The study demonstrates the feasibility and benefits of using advanced data integration techniques in geomechanical studies. The proposed model integrates various data sources, including log data, drilling reports, and laboratory tests, to comprehensively understand rock behavior in the Asmari Reservoir Marun oilfield.

However, several limitations and uncertainties must be acknowledged. The model’s accuracy depends heavily on the quality and reliability of input data. We relied on logs and drilling reports that may not accurately represent actual conditions. Laboratory tests for static elastic moduli may not reflect in-situ conditions.

Additionally, the model assumes linear elastic rock behavior, which is only partially accurate. Rocks are complex and heterogeneous materials that exhibit non-linear behavior under stress, leading to potential errors in wellbore stability prediction.

Another limitation is the assumption that minimum horizontal stress equals hydrostatic pressure at depth. This assumption is only sometimes valid, as factors like tectonic stress and pore pressure can influence horizontal stress.

In conclusion, while this study shows the potential of advanced data integration techniques in geomechanical studies, it is essential to acknowledge the limitations and uncertainties inherent in these models. Continuous updating of geomechanical models with new data can lead to more accurate predictions and better models.

Assumptions:

  • Linear elastic rock behavior.

  • Simple relationship between static and dynamic elastic properties.

  • Hydrostatic pressure at depth equals minimum horizontal stress.

Limitations:

  • Data quality and reliability.

  • Laboratory tests may not reflect in-situ conditions.

  • Non-linear rock behavior under stress.

  • Assumptions about horizontal stress.

  • Model simplifications.

Acknowledging these limitations and uncertainties can improve our understanding of wellbore stability and help develop more accurate models for predicting and preventing unstable conditions.

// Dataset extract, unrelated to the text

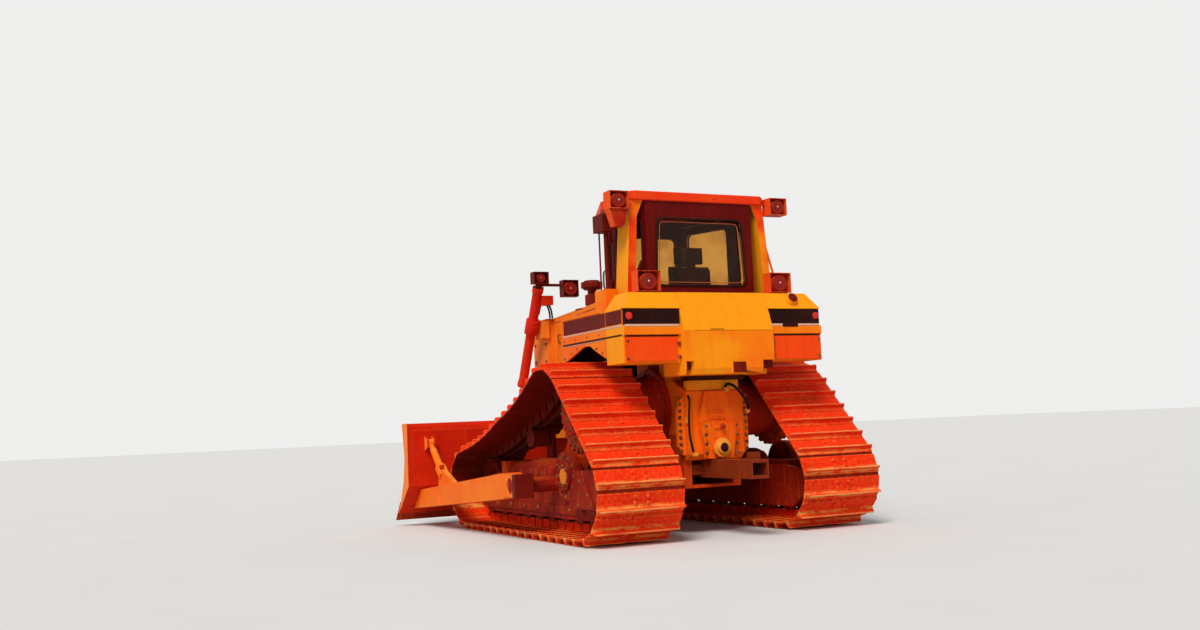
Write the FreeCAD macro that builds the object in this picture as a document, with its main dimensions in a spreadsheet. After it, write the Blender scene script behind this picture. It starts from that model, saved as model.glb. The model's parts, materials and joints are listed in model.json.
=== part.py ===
import FreeCAD, Part
import math
import os
import re
import Sketcher

# Wide-track dozer with raised drive sprockets, straight blade and outside push arms.
# Millimetres. +X forward, +Y left, +Z up. X of every size is counted from the rear idler's axle,
# and the whole machine is then shifted by x_shift so that the origin is under its middle.

V = FreeCAD.Vector
SIDES = (("left", 1), ("right", -1))

# Each row is a size's name, its value and what it is.
SIZES = [
    ("gauge", 2286, "track centre to track centre"),
    ("shoe_wide", 914, "width of a track shoe"),
    ("shoe_pitch", 203.2, "pin to pin along the chain"),
    ("shoe_thick", 16, "plate of a shoe"),
    ("grouser_tall", 60, "bar across a shoe"),
    ("grouser_thick", 16, "tip of that bar"),
    ("pin_tall", 125, "track pin above the grouser's tip"),
    ("link_deep", 94, "height of a link rail"),
    ("link_apart", 172, "outside to outside of the two link rails"),
    ("link_thick", 40, "one link rail"),
    ("idler_r", 365, "radius of the pin line round an idler"),
    ("idler_apart", 3250, "rear idler axle to front idler axle"),
    ("idler_axle_r", 60, "idler axle"),
    ("sprocket_r", 404, "radius of the pin line round the sprocket"),
    ("sprocket_x", 830, "sprocket ahead of the rear idler"),
    ("sprocket_z", 1275, "sprocket axle above the ground"),
    ("sprocket_thick", 76, "toothed ring"),
    ("tooth_gap_r", 32, "round gap between two sprocket teeth"),
    ("carrier_x", 2000, "carrier roller ahead of the rear idler"),
    ("carrier_z", 1195, "pin line over the carrier roller"),
    ("run_sag", 55, "droop of the upper track run in each span"),
    ("roller_r", 98, "tread radius of a track roller"),
    ("roller_first", 420, "first track roller ahead of the rear idler"),
    ("roller_step", 344, "track roller to track roller"),
    ("roller_axle_r", 40, "axle of a track roller"),
    ("carrier_axle_r", 38, "axle of the carrier roller"),
    ("frame_wide", 250, "track frame beam"),
    ("frame_tall", 250, "track frame beam"),
    ("frame_low", 400, "underside of that beam"),
    ("pivot_x", 855, "pivot shaft ahead of the rear idler"),
    ("pivot_z", 641, "pivot shaft above the ground"),
    ("pivot_r", 90, "pivot shaft"),
    ("pivot_boss_r", 250, "boss round the pivot shaft's outer bearing"),
    ("pivot_cap_r", 145, "bolted cap over that bearing"),
    ("recoil_r", 185, "housing of the front idler's recoil spring"),
    ("guard_off", 270, "idler guard outside the track frame's middle"),
    ("hull_half", 330, "half width of the main frame"),
    ("hull_rail", 90, "one rail of the main frame across"),
    ("hull_low", 470, "underside of the belly guard"),
    ("hull_high", 1010, "top of the main frame's rails"),
    ("hull_front", 3400, "front end of the main frame"),
    ("case_rear", 100, "rear face of the transmission case"),
    ("case_half", 330, "half width of the case"),
    ("jaw_half", 100, "half width of the drawbar"),
    ("jaw_behind", 680, "rear end of the drawbar behind the rear idler's axle"),
    ("jaw_tall", 180, "drawbar from its underside to the case"),
    ("jaw_side", 20, "side plate of the drawbar"),
    ("ear_wide", 82, "bolted flange beside the case's rear face"),
    ("tow_pin_r", 26, "bore of the drawbar for its pin"),
    ("jaw_thick", 30, "one plate of the drawbar"),
    ("case_low", 750, "underside of the case"),
    ("case_high", 1560, "top of the case"),
    ("cover_half", 205, "half width of the case's rear cover"),
    ("cover_seam", 1133, "seam between the cover's plate and its bowl"),
    ("takeoff_z", 868, "rear drive cap above the ground"),
    ("takeoff_r", 80, "rear drive cap"),
    ("case_front", 1250, "front of the case"),
    ("drive_r", 330, "final drive housing"),
    ("flange_r", 430, "bolted flange between the case and the final drive"),
    ("hub_seat_r", 150, "seat of the sprocket on its hub"),
    ("hub_cover_r", 240, "cover outside the sprocket"),
    ("tank_rear", -200, "rear face of the side tanks"),
    ("tank_half", 1146, "half width over the side tanks and fenders"),
    ("tank_high", 2410, "top of the rear tank"),
    ("band_high", 2243, "top of the dark recessed band"),
    ("band_low", 2083, "bright strip under that band"),
    ("ledge_low", 1970, "underside of the rounded ledge"),
    ("skirt_low", 1716, "lower edge of the tanks and skirts"),
    ("core_half", 518, "half width of the middle tank"),
    ("core_rear", -262, "rear face of the middle tank"),
    ("core_low", 1590, "underside of the middle tank"),
    ("tank_front", 180, "front of the rear tank"),
    ("fender_front", 1250, "front end of a fender"),
    ("fender_high", 2290, "top of a fender"),
    ("fender_wide", 326, "fender across"),
    ("skirt_thick", 24, "side skirt with its rim"),
    ("cab_rear", 215, "outside of the cab's rear wall"),
    ("cab_rear_half", 625, "half width of the rear wall"),
    ("cab_side", 760, "half width where the cab is widest"),
    ("cab_corner", 720, "where the side wall turns in, ahead of the rear idler"),
    ("cab_nose", 1450, "outside of the cab's front wall"),
    ("cab_nose_half", 470, "half width of the front wall"),
    ("cab_floor", 1830, "underside of the cab's floor"),
    ("cab_sill", 2430, "lower edge of the rear window's frame"),
    ("window_rise", 90, "lower edge of the glass above the sill"),
    ("window_tall", 690, "height of the windows"),
    ("window_head", 175, "wall above the windows"),
    ("window_side", 95, "wall beside the rear window at its foot"),
    ("window_taper", 30, "narrowing of the rear window on each side up to its top"),
    ("nose_side", 70, "wall beside the front window"),
    ("quarter_side", 65, "wall at each end of a quarter window"),
    ("cab_wall", 45, "cab wall"),
    ("roof_thick", 95, "roof slab"),
    ("roof_half", 810, "half width of the roof"),
    ("roof_rear", 190, "rear edge of the roof"),
    ("roof_front", 1560, "front edge of the roof"),
    ("glass_thick", 6, "window glass"),
    ("window_round", 70, "rounding of the window corners"),
    ("door_margin", 70, "frame of a door beside its window"),
    ("door_near", 30, "wall between the cab's corner and a door"),
    ("door_far", 40, "wall between a door and the cab's nose"),
    ("door_foot", 50, "foot of a door above the fender"),
    ("door_head", 60, "wall above a door"),
    ("seat_high", 1130, "top of the seat's back above the underside of the floor"),
    ("dash_high", 690, "top of the dash above the underside of the floor"),
    ("armrest_high", 500, "top of the side consoles above the underside of the floor"),
    ("post_deep", 260, "rear roll-over post fore and aft"),
    ("post_wide", 92, "rear roll-over post across"),
    ("post_foot_y", 780, "inner side of a post at the fender"),
    ("post_head_y", 706, "inner side of a post under the roof"),
    ("lamp_wide", 210, "roof lamp housing across"),
    ("lamp_tall", 180, "roof lamp housing"),
    ("lamp_wall", 8, "sheet of a lamp housing"),
    ("tank_lamp_y", 770, "lamps on the rear tank off the middle"),
    ("tank_lamp_wide", 255, "housing of a tank lamp across"),
    ("tank_lamp_tall", 205, "housing of a tank lamp"),
    ("hood_half", 470, "half width of the hood"),
    ("hood_front_high", 2450, "top of the hood at the radiator"),
    ("hood_rise", 80, "rise of the hood towards the cab"),
    ("hood_rear", 1480, "rear end of the hood"),
    ("bay_low", 1630, "lower edge of the engine doors"),
    ("engine_door_front", 2860, "front edge of the engine doors"),
    ("panel_thick", 30, "engine door"),
    ("guard_rear", 2980, "rear of the radiator guard"),
    ("guard_front", 3440, "front of the radiator guard"),
    ("guard_half", 540, "half width of the radiator guard"),
    ("grille_low", 1300, "lower edge of the grille door"),
    ("grille_deep", 90, "recess in front of the radiator core"),
    ("stack_x", 1980, "exhaust stack ahead of the rear idler"),
    ("stack_y", -240, "exhaust stack off the middle"),
    ("stack_above", 480, "exhaust stack above the hood's front"),
    ("stack_r", 55, "exhaust stack"),
    ("cleaner_x", 2150, "air pre-cleaner ahead of the rear idler"),
    ("cleaner_y", 330, "air pre-cleaner off the middle"),
    ("cleaner_above", 360, "top of the air pre-cleaner above the hood's front"),
    ("cleaner_r", 125, "cap of the air pre-cleaner"),
    ("arm_gap", 55, "push arm outside the track"),
    ("arm_thick", 200, "push arm across"),
    ("arm_rear", 1255, "rear end of the boxed arm"),
    ("arm_rear_tall", 262, "push arm at its rear end"),
    ("hinge_x", 1100, "push-arm trunnion ahead of the rear idler"),
    ("hinge_z", 565, "push-arm trunnion above the ground"),
    ("trunnion_r", 80, "trunnion shaft"),
    ("blade_over", 175, "blade beyond a push arm"),
    ("blade_high", 1262, "top edge of the blade"),
    ("blade_back", 3985, "rear edge of the blade's end plates"),
    ("tip_ahead", 585, "cutting edge ahead of the blade's rear edge"),
    ("blade_tip_z", 70, "cutting edge above the ground"),
    ("blade_sheet", 22, "curved face plate of the blade"),
    ("blade_hollow", 120, "deepest point of the curved face ahead of the back"),
    ("edge_thick", 28, "bolted cutting edge"),
    ("edge_back", 215, "lean of the cutting edge over its height"),
    ("edge_tall", 235, "height of the cutting edge"),
    ("slope_high", 502, "where the blade's lower back starts to lean forward"),
    ("slope_run", 1.245, "lean of that slope per unit of drop"),
    ("arm_end_high", 455, "top of a push arm at the blade"),
    ("arm_end_low", 215, "underside of a push arm at the blade"),
    ("lift_y", 720, "lift cylinder off the middle"),
    ("lift_x", 3050, "lift cylinder's yoke pin ahead of the rear idler"),
    ("lift_z", 2360, "lift cylinder's yoke pin above the ground"),
    ("eye_behind", 105, "rod eye's pin behind the blade"),
    ("eye_z", 800, "rod eye's pin above the ground"),
    ("barrel_r", 58, "lift cylinder barrel"),
    ("barrel_long", 1300, "lift cylinder barrel"),
    ("barrel_above", 510, "barrel above the yoke pin"),
    ("lift_pin_r", 35, "pin in the yoke of a lift cylinder"),
    ("rod_r", 33, "lift cylinder rod"),
    ("eye_bore_r", 50, "hole of the rod eye, wide enough for the drift of its pin"),
    ("eye_pin_r", 26, "pin in the rod eye"),
    ("brace_low_behind", 505, "lower pin of a blade brace behind the blade"),
    ("brace_low_z", 650, "lower pin of a blade brace above the ground"),
    ("brace_high_behind", 60, "upper pin of a blade brace behind the blade"),
    ("brace_high_z", 1010, "upper pin of a blade brace above the ground"),
    ("brace_pin_r", 22, "pins of a blade brace"),
    ("lug_thick", 24, "lugs on the blade's back"),
    ("play", 0.3, "gap at a seat"),
    ("swing_gap", 8, "gap round a moving panel"),
    ("hinge_pin_r", 8, "pin of a door hinge"),
    ("hinge_knuckle_r", 15, "knuckle of a door hinge"),
]
SIZE = {alias: float(size) for alias, size, what in SIZES}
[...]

Conclusions and recommendations

Based on the theoretical developments, a comprehensive model is developed to analyze wellbore stability in the Asmari Reservoir Marun oilfield, which includes the mechanical effects of rocks in different layers. Shear and tensile failures are examined to determine the appropriate mud weight stabilizing a vertical borehole. The Mohr–Coulomb failure criterion is used to determine the shear failure conditions. Moreover, regional correlations have been developed to relate static elastic properties of rocks from laboratory data to dynamic elastic properties of formations from log data.

  • It was shown that using non-destructive dynamic measurements is important in solving stability problems of engineering projects. Additionally, experimentally obtained static Young’s moduli in the laboratory can be correlated to dynamic measurements from field data. The results have been achieved under simplified assumptions, as the relation for Young’s modulus calculations is valid only for homogeneous and isotropic media, while rocks generally do not fulfill this condition.

  • Calculated safe mud weight window range from 41.5 to 118.59 pcf and stable mud weight window range from 41.5 to 156 pcf in this well.

  • The described methodology allows for predicting, preventing, and reducing wellbore instability conditions to reduce drilling costs and hazardous conditions.

  • The application demonstrated the validity of the linear elastic theory for wellbore instability modeling.

  • This application verifies that well logging and formation tests can be used to obtain necessary data for geomechanical formation modeling.

  • It was proved that the obtained data from laboratory tests and drilling reports can be used for wellbore stability calibrations.

  • Continuous updating of geomechanical models leads to more accurate predictions, resulting in better models.

Furthermore, as recommendations of this study:

  • Since the primary source of rock mechanical evaluations is petrophysical data, it is better to measure all rock characteristics, especially shear wave transit time (which can be measured with Dipole Shear Sonic Tool (DSI)), which is versatile for conducting wellbore stability studies.

  • Due to our limitations in this study, we only used uniaxial compressive tests to obtain the required laboratory data. It is better to use triaxial compressive strength tests to show the rock behavior in reservoir conditions.

  • It would be better to use 1 MHz ultrasonic laboratory tests and make regional correlations based on dynamic and static tests in the laboratory and dynamic values from log data.

  • There is a need to conduct a comprehensive study about stress regimes and directions in the field. This can be done by running borehole logs, including caliper logs (four arms) and electrical or acoustic image logs, which are essential tools for this purpose.

  • The only fully reliable method for determining horizontal stress magnitudes is conducting fracture tests such as leak-off tests (LOT) or hydraulic fracturing. The lack of these data brings errors in calculations.

  • It is recommended that rock mechanical studies on cores and wells be performed as much as possible to reduce uncertainty and risk in designing procedures. The apparatus should be qualified, and accurate data should be obtained. Triaxial and ultrasonic tools are preferred for these studies.

  • As anisotropy is crucial in wellbore stability analysis, ignoring it can lead to inaccurate predictions. The study highlights the importance of anisotropy and recommends using advanced techniques to improve geomechanical evaluations.

  • To improve the accuracy of overburden stress calculations, use a comprehensive model that incorporates multiple lithologies, their density-depth relationships, and factors like pore pressure and rock strength. Utilize detailed data from well logs and seismic data.

  • Eventually, while the Eaton method may be suitable for predicting pore pressure in the Asmari reservoir due to its dominant carbonate rock composition, it is crucial to acknowledge its limitations and consider alternative methods, such as Bowers, SGS, machine learning, and AI techniques, to ensure accurate predictions and account for complexities in multiple lithological types.